Multiple Support Agreements
If two or more otherwise qualified people together provide over 50% of a party’s support, but no individual person provides the party with over half of his or her total support, any otherwise qualified person who provides over 10% of the party’s support may claim the exemption for the dependent, as long as every other qualified party who provided over 10% of the dependent’s support signs a Form 2120, which is a Multiple Support Declaration, stating that they will not claim the exemption for the dependent. An executed Form 2120 from each otherwise qualified party who is not taking an exemption for someone that they provided over 10% of their support to must be included with the tax return of the taxpayer who does claim an exemption for the dependent. Taxpayers should keep a copy of each Form 2120 for their own records, as well.
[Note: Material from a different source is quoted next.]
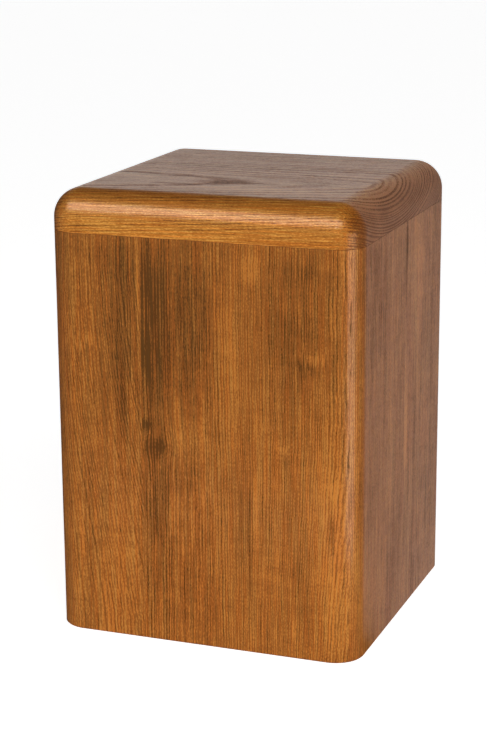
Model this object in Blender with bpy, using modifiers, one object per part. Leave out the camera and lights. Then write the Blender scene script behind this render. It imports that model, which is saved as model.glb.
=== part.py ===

Children of Divorced or Separated Parents
Normally, if a child’s parents are divorced, legally separated under a written separation agreement, or they lived apart for the last six months of the calendar year, the parent who had custody of the child for the larger part of the year will be considered to have
provided over half of the child’s support and will be entitled to claim the child as a dependent for tax purposes. This rule will not apply if the noncustodial parent can show that he or she actually provided over half of the child’s support for the year. If there is a
divorce decree or a decree of separate maintenance that states which party will be entitled to claim an exemption for a couple’s dependent child, the decree will govern.
Audit Aspects of Tax Exemptions
There are a couple of situations in which exemptions can trigger an audit. The first is when more than one person claims the same person as a dependant for an exemption. In order to be allowed to take an exemption for a dependent, a taxpayer must supply the IRS
with the claimed dependent’s Social Security number and describe the relationship between the parties. The IRS automatically cross-references Social Security numbers to detect situations in which more than one taxpayer has claimed a person as their dependent. When this occurs, the IRS will contact the parties involved to make a determination as to whom, if anyone, is entitled to claim the exemption.
The second occurs when the taxpayer is in a relatively high tax bracket. Taxpayers with relatively large incomes must reduce their allowance for exemptions. Taxpayers whose incomes exceed a statutorily set threshold amount must reduce their exemptions deductions by 2% for every segment of $2,500 that their income exceeds the threshold amount, up to a maximum of 100%. The threshold amounts are adjusted for inflation each year and reflected in a worksheet, provided in the Form 1040 instructions, for calculating the exemption deduction phaseout. If a taxpayer fails to make the required adjustment, the IRS will recalculate the taxpayer’s tax liability and notify him or her of the recalculation and resulting tax deficiency.